On February 7, Tritec Real Estate Company of East Setauket was named master developer for the Ronkonkoma Hub Transit-Oriented Development. Now a dispiriting patchwork of parking lots, light industry, and fitfully occupied storefronts, the site will get between 600 and 800 housing units and around 150,000 square feet of retail and offices arrayed across 54 acres.

But mixed-use by itself doesn’t guarantee good placemaking. The zoning overlay’s purpose is to yield “an urban sense of place,” said architect Stephen Gresham of Niles Bolton Associates, who is working on the project with Tritec. “Creating a street frontage, using build-to lines to eliminate huge suburban setbacks, and using architectural form descriptors” will also be part of the code, he added. Brookhaven supervisor Mark Lesko, a project champion, said, “I want that Main Street feel—bars, restaurants, coffee shops—where young folks want to go.”

Eventually, this transit village could be the center of a much larger node. There is a new technology park being planned across the tracks in Islip. In December, Empire State Development awarded $4 million for the design of a regional sewage treatment plant to serve both the technology park and the Ronkonkoma Hub.

Also just across the Islip line is Long Island MacArthur Airport. JetBlue officials, searching for another route point, visited in January. A pedestrian bridge from the train station to a new air terminal has been proposed. Currently, Ronkonkoma Station averages 14,000 passengers a day. With expanded air service within walking distance, there would likely be many more commuters. But not all of populous Long Island would get easy access: LIRR lines run east to west, to and from the city, without north-south links.

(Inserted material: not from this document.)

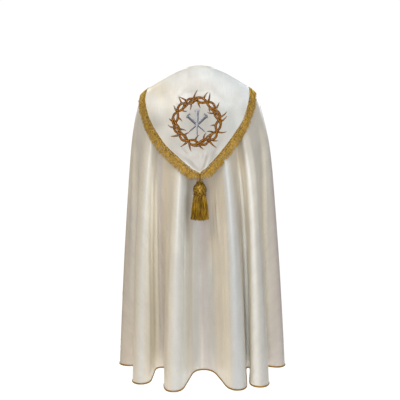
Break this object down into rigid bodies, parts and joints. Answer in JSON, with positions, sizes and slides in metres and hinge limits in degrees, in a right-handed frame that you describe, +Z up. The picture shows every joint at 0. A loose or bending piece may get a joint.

Meanwhile, code for the Ronkonkoma Hub is being articulated. “We’re doing massing studies to see where heights might go as high as six or eight stories, and where they have to feather out to the adjoining community of two stories,” said Tullio Bertoli, Brookhaven’s planning commissioner. “Zoning needs to be liberated,” he added. “To make these kinds of vibrant mixed-use communities you’ve got to be really flexible in the kinds of uses. It can’t be Euclidean,” with activities distinctly separated by type. “It’s got to be form-based.”